En dépit de ces ressemblances très nombreuses et profondes, l’islam, dont le prophète prétendait au début de sa mission continuer les révélations juive et chrétienne, et faisait prier ses disciples tournés vers Jérusalem, avait rompu avec les Juifs de Médine et les avait massacrés ou chassés. Mais les Juifs des pays conquis par les Arabes avaient trouvé le statut de dhimmi (protégés), imposé par les Musulmans à leurs sujets juifs et chrétiens, moins sévère que les persécutions de plus en plus fréquemment imposées aux juifs en vue de leur conversion par l’Empire byzantin et les autres royaumes chrétiens.

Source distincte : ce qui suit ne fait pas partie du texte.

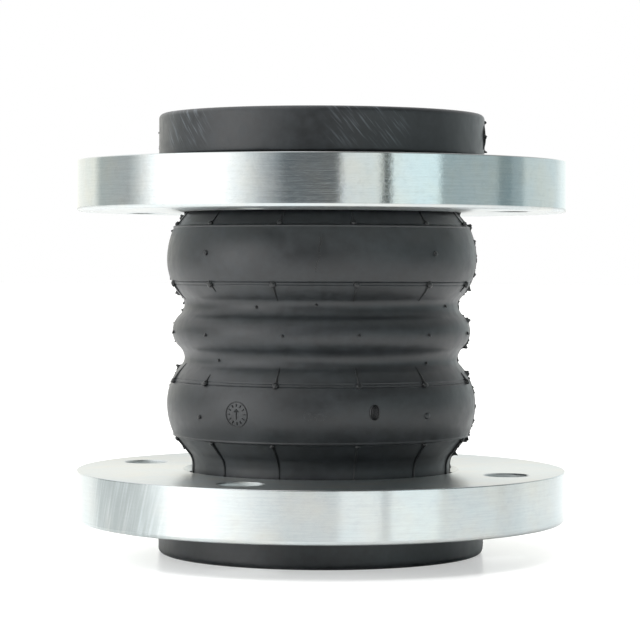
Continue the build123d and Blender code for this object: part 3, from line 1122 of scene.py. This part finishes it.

Dans ces États chrétiens, les Juifs étaient de plus en plus discriminés et jalousés par les autorités et par les populations qui les accusaient à la fois de déicide (à cause de la condamnation à mort de Jésus-Christ à Jérusalem) et d’enrichissement par le commerce de l’argent. Ils furent souvent victimes de massacres (particulièrement au moment de la première croisade, quand les chrétiens entreprirent de reprendre Jérusalem et la Terre sainte en 1099) ou d’expulsions (notamment par les rois catholiques de Castille et d’Aragon en 1492), même si les papes les protégèrent souvent dans leurs propres États pour conserver des témoins de l’Évangile. À partir de 1492, de nombreux juifs d’Espagne furent accueillis dans l’empire ottoman, où ils s‘installèrent non seulement à Istanbul, Salonique et Smyrne, mais aussi en Palestine dans les quatre « villes saintes » de Jérusalem, Hébron, Tibériade et Safed. Mais dans le courant du XVIIe et du XVIIIe siècle, les progrès de la tolérance religieuse dans une grande partie de l’Europe (surtout dans les États protestants) firent que les Juifs commencèrent à se trouver mieux traités par « Edom » (l’Europe chrétienne) que par « Ismaël » [3].